The Class B units pay is quarterly distributions of $0.21375 per unit, representing an annualized distribution of 9.5%, except for the period from May 22, 2012 through June 30, 2012 where the payment is $0.26736 per unit.
The partners in the transaction cannot sell or transfer during 120-day lockup period. The board of directors for the partnership unanimously approved the terms of this transaction which was completed on May 23, 2012.
In connection with the issuance of the Class B units, the partnership executed amendments to its three credit facilities and prepaid debt of $149.6 million, also utilizing part of its cash balances.
We are also pleased to announce that the Multi Tanker Avax has extended its charter with us (and also) Capital Maritime by a period of 12 months at a gross rate of $14,000 per day.
The Multi Tanker Avax was – has also entered into a new charter with our sponsor Capital Maritime for a period of 12 months at the same rate.

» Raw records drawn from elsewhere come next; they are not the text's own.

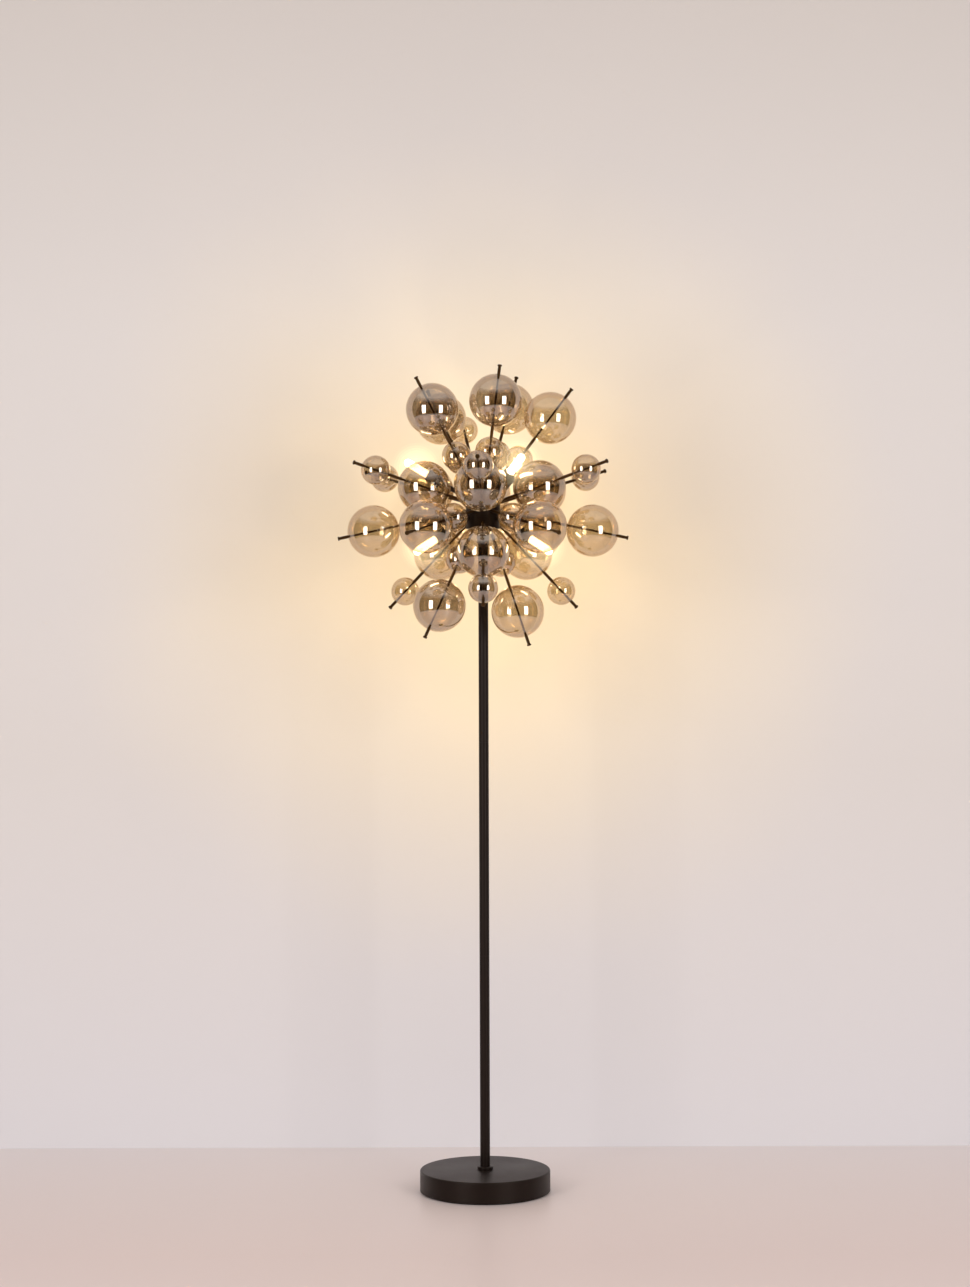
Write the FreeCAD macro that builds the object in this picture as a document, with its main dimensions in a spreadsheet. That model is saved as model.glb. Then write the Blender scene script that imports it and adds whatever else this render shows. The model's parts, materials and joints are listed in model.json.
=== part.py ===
import FreeCAD, Part
import math
import os
import re
import Sketcher

# A floor lamp: a weighted round foot, a slim column and a head of thin rods that
# radiate from one hub. Each rod carries blown glass globes, and six capsule bulbs
# stand on short arms between the rods.
# Frame: origin at the centre of the underside of the foot, +Z up, -Y to the front.
# Millimetres and degrees. An azimuth is counted from +X towards +Y, and an
# elevation from the level plane through the centre of the hub, upwards.

doc = FreeCAD.newDocument("GlobeFloorLamp")

# ---------------------------------------------------------------- driving sizes

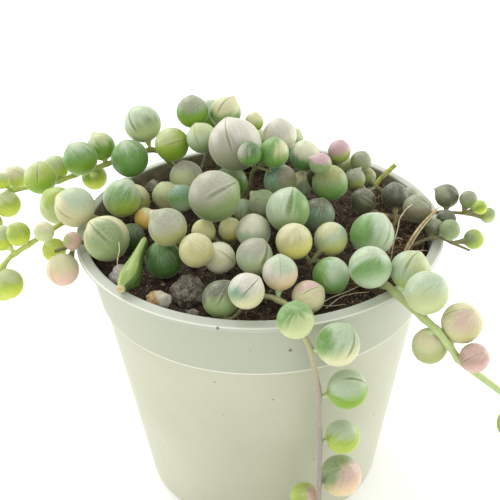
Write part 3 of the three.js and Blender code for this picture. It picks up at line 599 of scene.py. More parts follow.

The Avax delivery for each of the Avax (inaudible) under these charters is expected to be April 2013 and May 2013 respectively.
Both transactions were unanimously approved by the conference committee of our board of directors.
As of the end of the first quarter, the average remaining charter duration of the partnership stands at 4.7 years with 87% of the remaining 2012 total free days having secured charter coverage.
Turning to Slide 2, total revenues for the quarter were $37.8 million compared with $27.9 million in the second quarter of 2011. The partnership’s revenues reflect increased fleet size following the acquisition of crude carriers in September 2011 and the $1.1 million in profit sharing generated by our charters in a number of our crude vessels.